The skill to write a flowing narrative is uncommon though there are some obvious faults that contribute to a bad article. One of the great obstacles to good writing is hackneyed phrasing. I don’t just mean the obvious screaming reels and bars of silver; nearly all articles are scattered through with those stylistic tics that have you groaning and turning the page: ‘the anticipation was palpable,’ ‘come on in leaps and bounds,’ ‘wet a line’ and numerous others. No one seems to fish for fish anymore, they ‘target’ them as though packing a gun instead of a rod. Distortions to time figure regularly: ‘time slowed,’ ‘it was timeless,’ ‘time ceased.’ It doesn’t — time carries on as normal; trying to capture a moment through lazy clichés is a narrative killer. Latinate words are preferred to the Anglo-Saxon, ‘initially’ a particular favourite (‘Initially I baited with’). Are fishing writers too bombastic to use words like ‘first’? Superfluous adverbs like gently, softly, methodically are used too much, deadening the writing yet more.

If this copycat writing isn’t bad enough, a lack of prose rhythm is evident in so many books and articles. Fluid prose is harder to achieve and requires a good ear. Few seem to have one. So the combined effect of all these flaws is an article that might be pictured as a ploughed field after heavy rain than a smooth path full of interesting things to see. The two current magazines of a more literary bent, Fallon’s Angler and Fly Culture, might be expected to offer articles of a higher standard. The quality is variable, with the added problem of authors trying to write in a literary style and convey a spiritual aspect to their fishing. This leads to a lot of overwriting with plenty of description piled on more description and too many laboured and inappropriate metaphors and themes. Have the contributors never heard of less is more? Discursions on favourite food and drink, especially coffee, films, television programmes and all manner of foot-staring are far too common distractions from the fishing. As Tom Fort pointed out in Fallon’s Angler: many angling authors think they can write movingly, but they can’t. At some point you wonder whether they really believe what they’re trying to say. One reason I like Fort’s occasional articles is because there are no pretensions.

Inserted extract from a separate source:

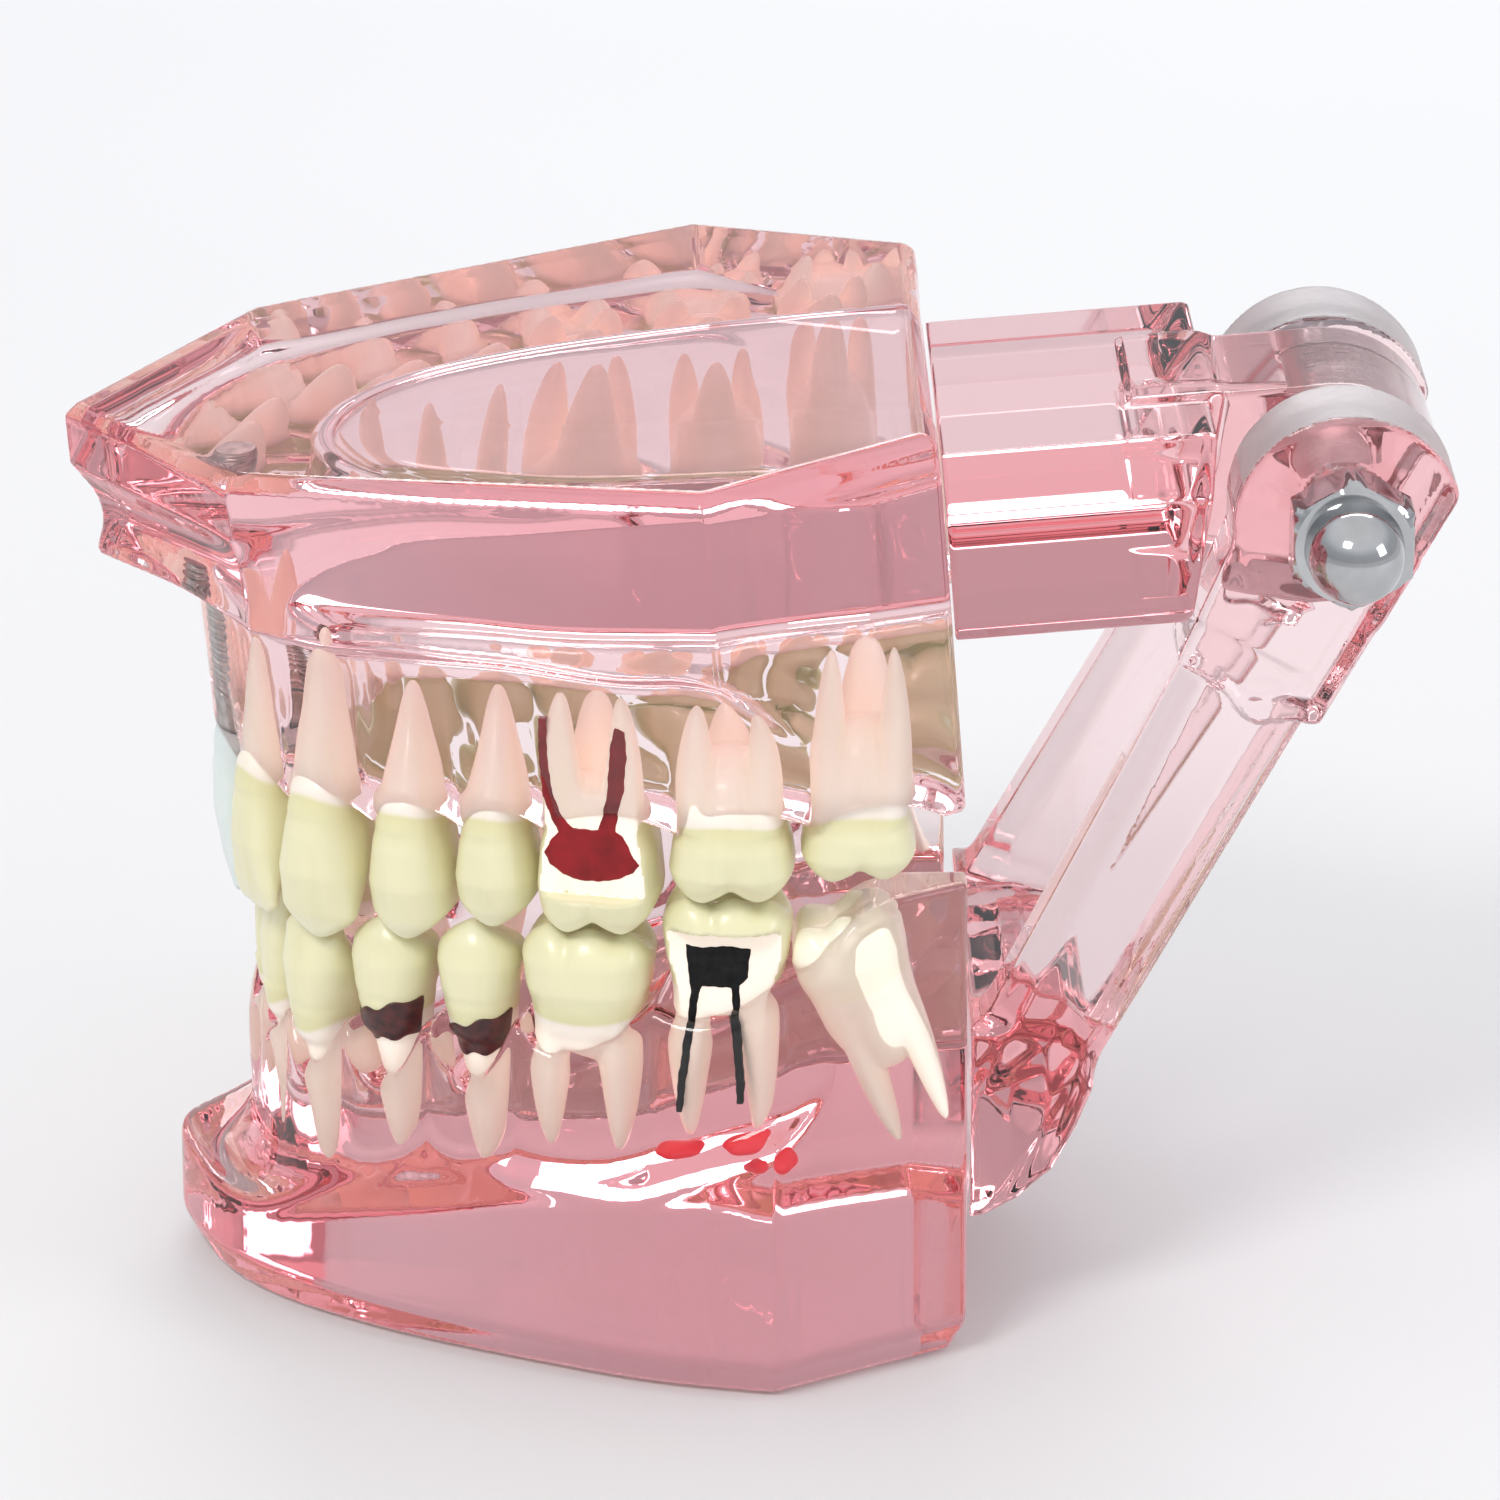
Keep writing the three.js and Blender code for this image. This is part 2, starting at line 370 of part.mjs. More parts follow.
// the third molars lie tipped towards the front, held in the ridge
const TIPPED = { lean: 21, neck: [7.8, -27.2, 35.2], md: 9.4, bl: 8.4, tip: 41.9, apex: 20.4 };
const tippedSpec = [TIPPED.neck[0], TIPPED.neck[1], TIPPED.md, TIPPED.bl, TIPPED.neck[2], TIPPED.tip, TIPPED.apex, 'molar'];
const plain = { upper: false, dirAt: () => [1, 0, 0, -1] };
const tip = (manifold) => solid(geometryOf(manifold).translate(-TIPPED.neck[0], 0, -TIPPED.neck[2]).rotateY(-TIPPED.lean * Math.PI / 180).translate(TIPPED.neck[0], 0, TIPPED.neck[2]));
const lowerTeeth = {};
for (const [side, s] of sides) {
  for (const [code, spec] of Object.entries(LOWER)) {
    if (code === '8') continue;
    lowerTeeth[side + code] = toothSolid(spec, s, loArch);
    lowerBase = lowerBase.subtract(well(spec, s, loArch, 50, ...(side === 'left' && code === '7' ? [2.2, 2.9] : [0, 0])));
  }
  const z = (w, g, h) => [0, 1, 2, 3, 4, 5, 6, 7].map((k) => {
    const a = 2 * Math.PI * (k + 0.5) / 8, c = Math.cos(a), q = Math.sin(a), f = Math.pow(Math.abs(c) ** 2.6 + Math.abs(q) ** 2.6, -1 / 2.6) * 1.02;
    return new V3(tippedSpec[0] + (TIPPED.md * w / 2 + g) * c * f, (tippedSpec[1] - (TIPPED.bl * w / 2 + g) * q * f) * s, h);
  });
  lowerBase = lowerBase.subtract(tip(solid(loft([z(1, 0.5, 60), z(1, 0.5, 34.5), z(0.94, 0.5, 30), z(0.72, 0.5, 19.9)]))));
  lowerTeeth[side + 8] = tip(toothSolid(tippedSpec, s, plain)).subtract(toothSolid(LOWER[7], s, loArch, GAP));
}
// a lower tooth never meets an upper one: the upper crowns, grown by the clearance, are taken out of it
for (const [side, s] of sides) {
  for (const code of Object.keys(LOWER)) {
    for (const other of Object.keys(UPPER)) {
      if (Math.abs(Number(code) - Number(other)) > 1) continue;
      lowerTeeth[side + code] = lowerTeeth[side + code].subtract(toothSolid(UPPER[other], s, upArch, GAP));
    }
  }
}
// black canal filling, lower left second molar
const FILLING_37 = [[-3.3, 39.4], [2.0, 39.0], [2.1, 36.2], [1.3, 35.6], [2.4, 34.0], [2.9, 25.2], [2.1, 25.2], [0.7, 35.4], [-2.1, 35.4], [-3.2, 25.2], [-4.0, 25.3], [-3.3, 35.6]];
[lowerTeeth.left7, canalFilling] = inlaid(lowerTeeth.left7, LOWER[7], loArch, 2.9, [[-12, 10], [12, 10], [12, 40.6], [-12, 40.6]], FILLING_37, 1.3);
// decayed necks of the lower left premolars: inlays in the cheek half of the tooth
const decay = {};
for (const code of [4, 5]) {
  const spec = LOWER[code], f = faceFrame(spec, loArch.dirAt(spec[0], spec[1]), 0);
  const slab = (g) => onFace(f, [[-9 - g, 29.2 + g], [-9 - g, 27.2 - g], [9 + g, 27.9 - g], [9 + g, 31.0 + g]], 0.9 - g, 20);
  decay[code] = lowerTeeth['left' + code].intersect(slab(0));
  lowerTeeth['left' + code] = lowerTeeth['left' + code].subtract(slab(GAP));
}
// red lesions at the root tips of the same molar
const lesion = (du, w) => {
  const d = loArch.dirAt(LOWER[7][0], LOWER[7][1]);
  return solid(new THREE.SphereGeometry(1, 10, 7).scale(w, 1.9, 1.2).translate(LOWER[7][0] + d[0] * du, LOWER[7][1] + d[1] * du, 19.55));
};

// ---------------------------------------------------------------- yoke
const lean = ARM_LEAN * Math.PI / 180;
const down = [-Math.sin(lean), -Math.cos(lean)], back = [Math.cos(lean), -Math.sin(lean)];
const armPoint = (s, p, y) => new V3(PIVOT.x + down[0] * s + back[0] * p, y, PIVOT.z + down[1] * s + back[1] * p);
function armRing(s, p0, p1, y0, y1, c, side) {
  return [[p0 + c, y0], [p1 - c, y0], [p1, y0 + c], [p1, y1 - c], [p1 - c, y1], [p0 + c, y1], [p0, y1 - c], [p0, y0 + c]].map(([p, y]) => armPoint(s, p, y * side));
}
const FOOT_S = 76;
function arm(side) {
  const head = solid(disc(HEAD_R, side > 0 ? HEAD_IN : -HEAD_OUT, side > 0 ? HEAD_OUT : -HEAD_IN, 40))
    .subtract(solid(loft([armRing(-14, ARM_BACK, 16, 5, 22, 0.5, side), armRing(30, ARM_BACK, 16, 5, 22, 0.5, side)])));
  const neck = solid(loft([armRing(0, -8.1, ARM_BACK, HEAD_IN, HEAD_OUT, 0.7, side), armRing(SHOULDER, -ARM_FRONT, ARM_BACK, HEAD_IN + 0.2, HEAD_OUT + 0.4, 0.7, side)]));
  const shank = solid(loft([armRing(SHOULDER - 2, -ARM_FRONT + 0.9, ARM_BACK - 0.7, HEAD_IN + 0.1, HEAD_OUT - 0.7, 1.1, side), armRing(FOOT_S, -ARM_FRONT + 2.2, ARM_BACK - 1.6, ARM_FOOT_IN + 0.8, ARM_FOOT_OUT + 0.8, 1.1, side)]));
  return head.add(neck).add(shank);
}
const crossbar = new THREE.ExtrudeGeometry(new THREE.Shape([[14, FOOT_Z[1] + 3], [14, 8], [34, 8], [34, 24], [29.4, FOOT_Z[1] + 1], [24, FOOT_Z[1] + 3]].map(([x, z]) => new THREE.Vector2(x, z))), { depth: 2 * ARM_FOOT_OUT - 4, bevelEnabled: false })
  .rotateX(Math.PI / 2).translate(0, ARM_FOOT_OUT - 2, 0);
const underFoot = profileCut([[10, FOOT_Z[0] - 0.4], [18.5, FOOT_Z[0]], [21.5, 11.6], [24.6, 14.2], [27.4, 18.2], [31.0, 25.0], [33.5, 30.0], [50, 59.5]], -20);
const infront = new THREE.BoxGeometry(40, 80, 120).translate(LO_HEEL_X + GAP - 20, 0, 20);
let yoke = arm(1).add(arm(-1)).add(solid(crossbar)).subtract(solid(underFoot)).subtract(solid(infront))
  .subtract(solid(disc(BORE_R, -30, 30, 20)));

// ---------------------------------------------------------------- bolt and acorn nuts
const bolt = solid(disc(BOLT_R, -23.2, 23.2, 18));
function nut(side) {
  const y0 = HEAD_OUT + GAP, y1 = y0 + NUT_H, rHex = NUT_AF / Math.sqrt(3);
  const dome = [[0, y1 + 2.0 + DOME_R], [DOME_R * 0.5, y1 + 2.0 + DOME_R * 0.87], [DOME_R * 0.87, y1 + 2.0 + DOME_R * 0.5], [DOME_R, y1 + 2.0], [DOME_R, y1 - 1], [0, y1 - 1]];
  const along = (g) => g.rotateX(Math.PI / 2 * 0).scale(1, side, 1).translate(PIVOT.x, 0, PIVOT.z);
  const hex = new THREE.CylinderGeometry(rHex, rHex, NUT_H, 6).translate(0, (y0 + y1) / 2, 0);
  return solid(along(hex)).add(solid(along(new THREE.LatheGeometry(dome.map(([r, h]) => new THREE.Vector2(r, h)), 20))))
    .subtract(solid(along(new THREE.CylinderGeometry(BORE_R, BORE_R, 7, 18).translate(0, y0 + 2.5, 0))));
}

// ---------------------------------------------------------------- assembly
piece('lower_base', lowerBase, 'resin', lowerGroup);
piece('lower_yoke', yoke, 'resin', lowerGroup);
piece('hinge_bolt', bolt, 'steel', lowerGroup);
piece('acorn_nut_left', nut(-1), 'steel', lowerGroup);
piece('acorn_nut_right', nut(1), 'steel', lowerGroup);
for (const [side] of sides) for (const [code, name] of Object.entries(UPPER_NAMES)) piece(`lower_${side}_${name}`, lowerTeeth[side + code], 'tooth', lowerGroup);
piece('canal_filling', canalFilling, 'filling', lowerGroup);
piece('decay_first_premolar', decay[4], 'caries', lowerGroup);
piece('decay_second_premolar', decay[5], 'caries', lowerGroup);
piece('lesion_mesial', lesion(-3.3, 2.1), 'lesion', lowerGroup);
piece('lesion_distal', lesion(2.3, 2.2), 'lesion', lowerGroup);
piece('upper_base', upperBase, 'resin', upperGroup);
piece('upper_hinge_block', hingeBlock, 'resin', upperGroup);
for (const [side] of sides) {
  for (const [code, name] of Object.entries(UPPER_NAMES)) {
    if (upperTeeth[side + code]) piece(`upper_${side}_${name}`, upperTeeth[side + code], 'tooth', upperGroup);
  }
}
piece('pulp_inlay', pulpInlay, 'pulp', upperGroup);
piece('implant_fixture', solid(lathe(fixture, 12, at)), 'titanium', upperGroup);
piece('implant_abutment', abutment, 'titanium', upperGroup);
piece('implant_crown', implantCrown, 'crown', upperGroup);

export default group;
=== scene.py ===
import math

import bpy
import numpy as np
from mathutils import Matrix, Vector


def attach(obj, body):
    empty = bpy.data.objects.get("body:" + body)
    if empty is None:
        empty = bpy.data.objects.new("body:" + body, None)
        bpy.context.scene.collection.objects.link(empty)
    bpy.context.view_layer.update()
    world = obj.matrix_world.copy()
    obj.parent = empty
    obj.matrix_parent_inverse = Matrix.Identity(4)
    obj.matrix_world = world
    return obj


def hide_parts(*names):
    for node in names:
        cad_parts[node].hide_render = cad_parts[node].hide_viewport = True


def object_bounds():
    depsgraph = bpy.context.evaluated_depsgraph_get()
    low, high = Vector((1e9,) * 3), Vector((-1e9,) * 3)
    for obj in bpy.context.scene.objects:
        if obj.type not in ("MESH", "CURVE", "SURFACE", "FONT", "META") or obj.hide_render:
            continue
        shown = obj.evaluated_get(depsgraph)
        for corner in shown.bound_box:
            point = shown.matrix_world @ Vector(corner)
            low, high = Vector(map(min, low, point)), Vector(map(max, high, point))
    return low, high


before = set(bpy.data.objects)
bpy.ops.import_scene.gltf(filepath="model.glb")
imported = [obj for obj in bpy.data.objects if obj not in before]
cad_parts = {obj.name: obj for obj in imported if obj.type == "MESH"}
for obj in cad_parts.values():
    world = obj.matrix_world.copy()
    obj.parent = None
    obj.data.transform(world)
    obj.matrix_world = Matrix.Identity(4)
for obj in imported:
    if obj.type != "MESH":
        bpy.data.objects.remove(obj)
SHIFT = -0.193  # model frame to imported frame, mm
{"load": [list(map(float, c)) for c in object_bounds()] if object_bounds() else None}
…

Not all the writers who appear in these publications are bad. Some are very good but appear only infrequently, so infrequently I forget their names. Of the regulars in Fallon’s Angler, Dexter Petley and Chris Yates are the best by some distance. Petley, misanthrope and antidote to the French Tourist Board, is unusual in the life he leads and this is reflected in his writing. He knows how to put a sentence together and always writes with interest, more often about his life, expressed in angling metaphor, than the fishing. Occasionally he overdoes it but his articles are amongst the few you can read straight through. Yates is one of those rare authors with a good ear for prose, even if his subject matter is more everyday than Petley’s. Both are practised writers with several books to their name.

Fly Culture excels more in its photography and tends to specialise in destination fly fishing, a euphemism for long haul holidays (jet pollution included). Many of its writers work in the fishing industry as guides or tackle ‘consultants’. Unfortunately the majority write with the same limitations, although it rings the changes more; there are no contributors with a regular slot, whereas Fallon regulars produce about one third of articles per issue. On balance I think Fallon’s Angler is the better magazine for variety, length and of course its star writers.

The puzzle is why the editors settle for so much indifferent or plain bad writing appearing in their pages, especially given they print some very good work. I suppose the answer must be they don’t think it bad, or there are too few good articles coming in. Or perhaps they know the readership likes to read this kind of stuff: it is said that many people talk in clichés so perhaps they like to read clichés too. Maybe anglers like to hear the sound of singing reels and see the rods bent double in their imaginations. I can’t make it out. I recall an editor praising a contributor as a fresh voice, but that voice relied heavily on expletives and an American kick-ass style. Nothing fresh about that in my view, one kind of tiresome writing replaced with another.

For me the fishing article world is too insular, most of the writers feed off one another and I suspect they read little outside of fishing. To be really good at something you need to put in the hours and learn from good examples, and the good examples are to be found in the wider world of literature. Now I am done with angling magazines except for the occasional impulse purchase. I don’t expect to find much to hold my attention beyond a few nice photographs and the odd proper writer once in a while.